Airtable — Best for data-heavy teams
Price: Free (1,000 records per base, 2 GB of attachments). Paid plans from $10/seat/mo. Best for: Teams that want a database under their projects — think spreadsheets on steroids. Airtable's free plan is generous for small projects. Migration is moderate because you'll need to map columns to field types.
Short FAQ
Q: Can I export my monday.com data for free? A: Yes, you can export boards to CSV or Excel from the Admin panel. But file attachments and automations won't come along. You'll need to download attachments manually or use the API.
Q: Will I lose my board history? A: CSV exports include current data, not full history. Some tools like Asana support importing CSV, but comments and update history are usually lost.
Q: How do I cancel monday.com? A: Go to Admin > Plan & Billing > Cancel Plan. If you're on an annual plan, you might get a prorated refund, but check the terms. Cancel before the next billing cycle to avoid charges.
Q: What's the cheapest alternative? A: ClickUp's free plan is the most generous: unlimited users, 100 MB storage, and most features.

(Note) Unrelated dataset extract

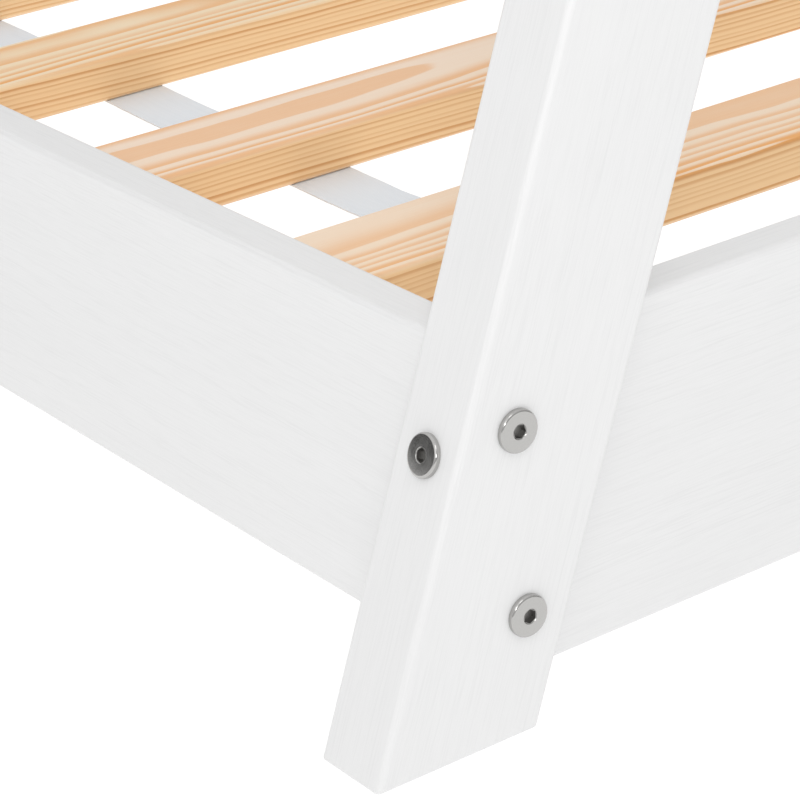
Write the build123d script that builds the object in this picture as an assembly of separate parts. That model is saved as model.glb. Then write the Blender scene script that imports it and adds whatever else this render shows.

Asana's free plan is limited to 10 users but includes more features than monday.com's Basic.
Q: Should I switch if I'm a solo user? A: Yes, because monday.com's 3-seat minimum means you're overpaying. ClickUp, Notion, or even Trello (free) are better fits.
Final Take
monday.com works if you have the budget and need its specific features. But for most small to mid-size teams, the pricing is punishing. Alternatives like ClickUp and Asana offer more value, no seat minimums, and free plans that actually work. Migration takes effort, but the savings and flexibility are worth it. Take a weekend to export your data, trial a new tool, and never look back at that 3-seat minimum again.